THE REQUEST: Present the data once more in exactly its original form.

PROVIDED MATERIAL:
——

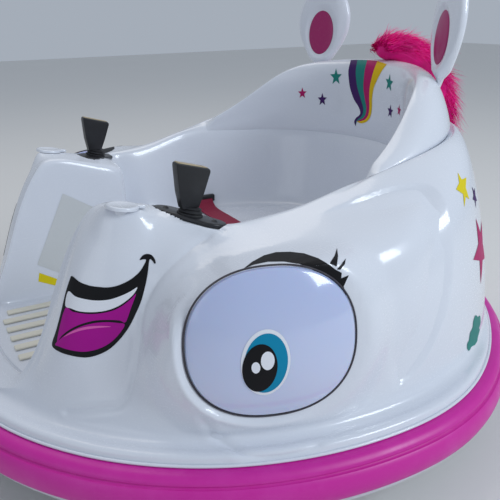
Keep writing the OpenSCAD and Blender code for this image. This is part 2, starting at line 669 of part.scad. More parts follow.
cup_h = 26;
swivel_r = 6;
cup_top = tray_top + cup_h;
module caster_cup(side) {
    car() color([0.9, 0.9, 0.9]) translate([0, side * caster_y, tray_top]) difference() {
        union() {
            cylinder(r = cup_r + 8, h = 3);
            cylinder(r = cup_r, h = cup_h);
        }
        translate([0, 0, -1]) cylinder(r = cup_r - 3, h = cup_h - 3);
        translate([0, 0, -1]) cylinder(r = swivel_r + axle_gap, h = cup_h + 2);
    }
}
fork_t = 3;
module caster_fork(side) {
    car() color([0.3, 0.3, 0.32]) translate([0, side * caster_y, 0]) {
        top = cup_top - 4 - seat_gap;
        translate([0, 0, top - 1]) cylinder(r = swivel_r, h = 9);
        translate([0, 0, top - 5]) cylinder(r = 15, h = 5);
        for (s = [-1, 1]) translate([s * (caster_w / 2 + 1 + fork_t / 2) - fork_t / 2, 0, 0])
            rotate([90, 0, 90]) linear_extrude(fork_t) difference() {
                union() {
                    polygon([[-10, top - 4], [10, top - 4], [caster_trail + 8, caster_r],
                        [caster_trail - 8, caster_r]]);
                    translate([caster_trail, caster_r]) circle(r = 8);
                }
            }
        translate([-caster_w / 2 - 1 - fork_t, caster_trail, caster_r]) rotate([0, 90, 0])
            cylinder(r = 3, h = caster_w + 2 + 2 * fork_t);
    }
}
module caster_wheel(side) {
    car() color([0.12, 0.12, 0.13]) translate([0, side * caster_y + caster_trail, caster_r])
        rotate([0, 90, 0]) translate([0, 0, -caster_w / 2]) rotate_extrude() polygon([
            [3 + axle_gap, 0], [10, 0], [12, 3], [caster_r - 6, 3], [caster_r - 4, 0],
            [caster_r - 2, 1], [caster_r, 5], [caster_r, caster_w - 5], [caster_r - 2, caster_w - 1],
            [caster_r - 4, caster_w], [caster_r - 6, caster_w - 3], [12, caster_w - 3],
            [10, caster_w], [3 + axle_gap, caster_w]]);
}
module caster_cup_front() { caster_cup(-1); }
module caster_cup_rear() { caster_cup(1); }
module caster_fork_front() { caster_fork(-1); }
module caster_fork_rear() { caster_fork(1); }
module caster_wheel_front() { caster_wheel(-1); }
module caster_wheel_rear() { caster_wheel(1); }

base_tray();
bumper_ring();
body_shell();
backrest_shell();
footwell_ribs();
eye_lens_left();
eye_lens_right();
eye_gasket_left();
eye_gasket_right();
ear_left();
ear_right();
ear_pad_left();
ear_pad_right();
mane();
console_cap_left();
console_cap_right();
stick_bezel_left();
stick_bezel_right();
joystick_left();
joystick_right();
belt_left();
belt_right();
belt_buckle();
belt_anchors();
battery();
gearbox_left();
gearbox_right();
drive_wheel_left();
drive_wheel_right();
caster_cup_front();
caster_cup_rear();
caster_fork_front();
caster_fork_rear();
caster_wheel_front();
caster_wheel_rear();
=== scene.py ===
"""Looks of a child's battery ride-on bumper car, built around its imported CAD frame.

Lengths in the tables are millimetres and are brought to metres once, in the frame of the CAD
part: +Z up, the floor at z = 0, the front towards -Y and the car's own left towards +X.
"""

import logging
import math
from dataclasses import dataclass
from enum import Enum
from typing import Any, Callable, Dict, List, Mapping, Optional, Sequence, Tuple, Union

import bmesh
import bpy
import numpy as np
from mathutils import Matrix, Vector
from mathutils.bvhtree import BVHTree

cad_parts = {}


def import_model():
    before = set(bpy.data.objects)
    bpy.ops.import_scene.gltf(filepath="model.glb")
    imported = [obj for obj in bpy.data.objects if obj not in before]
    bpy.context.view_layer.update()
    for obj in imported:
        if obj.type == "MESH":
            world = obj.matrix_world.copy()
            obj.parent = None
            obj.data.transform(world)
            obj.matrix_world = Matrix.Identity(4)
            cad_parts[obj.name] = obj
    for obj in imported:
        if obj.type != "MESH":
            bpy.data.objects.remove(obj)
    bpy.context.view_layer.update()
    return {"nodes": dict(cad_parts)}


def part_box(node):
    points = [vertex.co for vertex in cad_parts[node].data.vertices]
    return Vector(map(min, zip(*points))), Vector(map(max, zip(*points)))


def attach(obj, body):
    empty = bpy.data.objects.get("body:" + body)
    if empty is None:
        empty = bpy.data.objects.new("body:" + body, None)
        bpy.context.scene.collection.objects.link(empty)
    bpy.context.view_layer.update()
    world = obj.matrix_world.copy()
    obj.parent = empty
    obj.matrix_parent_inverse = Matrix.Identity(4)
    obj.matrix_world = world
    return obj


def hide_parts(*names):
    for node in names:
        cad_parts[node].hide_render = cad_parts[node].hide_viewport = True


LOG = logging.getLogger("bumper_car")
MM = 0.001
WELD = 2e-5
FINE_WELD = 1e-6
CHASSIS = "chassis"
Point2 = Tuple[float, float]
Point3 = Tuple[float, float, float]
Colour = Point3
Array = np.ndarray
Mapper = Callable[[Array, Array], Array]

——

PROBLEM SOLUTION:
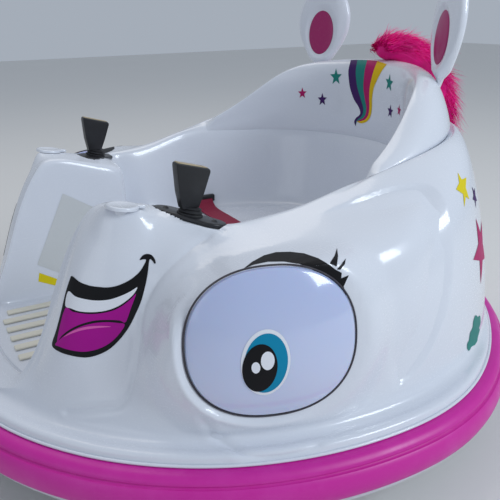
Keep writing the OpenSCAD and Blender code for this image. This is part 2, starting at line 669 of part.scad. More parts follow.
cup_h = 26;
swivel_r = 6;
cup_top = tray_top + cup_h;
module caster_cup(side) {
    car() color([0.9, 0.9, 0.9]) translate([0, side * caster_y, tray_top]) difference() {
        union() {
            cylinder(r = cup_r + 8, h = 3);
            cylinder(r = cup_r, h = cup_h);
        }
        translate([0, 0, -1]) cylinder(r = cup_r - 3, h = cup_h - 3);
        translate([0, 0, -1]) cylinder(r = swivel_r + axle_gap, h = cup_h + 2);
    }
}
fork_t = 3;
module caster_fork(side) {
    car() color([0.3, 0.3, 0.32]) translate([0, side * caster_y, 0]) {
        top = cup_top - 4 - seat_gap;
        translate([0, 0, top - 1]) cylinder(r = swivel_r, h = 9);
        translate([0, 0, top - 5]) cylinder(r = 15, h = 5);
        for (s = [-1, 1]) translate([s * (caster_w / 2 + 1 + fork_t / 2) - fork_t / 2, 0, 0])
            rotate([90, 0, 90]) linear_extrude(fork_t) difference() {
                union() {
                    polygon([[-10, top - 4], [10, top - 4], [caster_trail + 8, caster_r],
                        [caster_trail - 8, caster_r]]);
                    translate([caster_trail, caster_r]) circle(r = 8);
                }
            }
        translate([-caster_w / 2 - 1 - fork_t, caster_trail, caster_r]) rotate([0, 90, 0])
            cylinder(r = 3, h = caster_w + 2 + 2 * fork_t);
    }
}
module caster_wheel(side) {
    car() color([0.12, 0.12, 0.13]) translate([0, side * caster_y + caster_trail, caster_r])
        rotate([0, 90, 0]) translate([0, 0, -caster_w / 2]) rotate_extrude() polygon([
            [3 + axle_gap, 0], [10, 0], [12, 3], [caster_r - 6, 3], [caster_r - 4, 0],
            [caster_r - 2, 1], [caster_r, 5], [caster_r, caster_w - 5], [caster_r - 2, caster_w - 1],
            [caster_r - 4, caster_w], [caster_r - 6, caster_w - 3], [12, caster_w - 3],
            [10, caster_w], [3 + axle_gap, caster_w]]);
}
module caster_cup_front() { caster_cup(-1); }
module caster_cup_rear() { caster_cup(1); }
module caster_fork_front() { caster_fork(-1); }
module caster_fork_rear() { caster_fork(1); }
module caster_wheel_front() { caster_wheel(-1); }
module caster_wheel_rear() { caster_wheel(1); }

base_tray();
bumper_ring();
body_shell();
backrest_shell();
footwell_ribs();
eye_lens_left();
eye_lens_right();
eye_gasket_left();
eye_gasket_right();
ear_left();
ear_right();
ear_pad_left();
ear_pad_right();
mane();
console_cap_left();
console_cap_right();
stick_bezel_left();
stick_bezel_right();
joystick_left();
joystick_right();
belt_left();
belt_right();
belt_buckle();
belt_anchors();
battery();
gearbox_left();
gearbox_right();
drive_wheel_left();
drive_wheel_right();
caster_cup_front();
caster_cup_rear();
caster_fork_front();
caster_fork_rear();
caster_wheel_front();
caster_wheel_rear();
=== scene.py ===
"""Looks of a child's battery ride-on bumper car, built around its imported CAD frame.

Lengths in the tables are millimetres and are brought to metres once, in the frame of the CAD
part: +Z up, the floor at z = 0, the front towards -Y and the car's own left towards +X.
"""

import logging
import math
from dataclasses import dataclass
from enum import Enum
from typing import Any, Callable, Dict, List, Mapping, Optional, Sequence, Tuple, Union

import bmesh
import bpy
import numpy as np
from mathutils import Matrix, Vector
from mathutils.bvhtree import BVHTree

cad_parts = {}


def import_model():
    before = set(bpy.data.objects)
    bpy.ops.import_scene.gltf(filepath="model.glb")
    imported = [obj for obj in bpy.data.objects if obj not in before]
    bpy.context.view_layer.update()
    for obj in imported:
        if obj.type == "MESH":
            world = obj.matrix_world.copy()
            obj.parent = None
            obj.data.transform(world)
            obj.matrix_world = Matrix.Identity(4)
            cad_parts[obj.name] = obj
    for obj in imported:
        if obj.type != "MESH":
            bpy.data.objects.remove(obj)
    bpy.context.view_layer.update()
    return {"nodes": dict(cad_parts)}


def part_box(node):
    points = [vertex.co for vertex in cad_parts[node].data.vertices]
    return Vector(map(min, zip(*points))), Vector(map(max, zip(*points)))


def attach(obj, body):
    empty = bpy.data.objects.get("body:" + body)
    if empty is None:
        empty = bpy.data.objects.new("body:" + body, None)
        bpy.context.scene.collection.objects.link(empty)
    bpy.context.view_layer.update()
    world = obj.matrix_world.copy()
    obj.parent = empty
    obj.matrix_parent_inverse = Matrix.Identity(4)
    obj.matrix_world = world
    return obj


def hide_parts(*names):
    for node in names:
        cad_parts[node].hide_render = cad_parts[node].hide_viewport = True


LOG = logging.getLogger("bumper_car")
MM = 0.001
WELD = 2e-5
FINE_WELD = 1e-6
CHASSIS = "chassis"
Point2 = Tuple[float, float]
Point3 = Tuple[float, float, float]
Colour = Point3
Array = np.ndarray
Mapper = Callable[[Array, Array], Array]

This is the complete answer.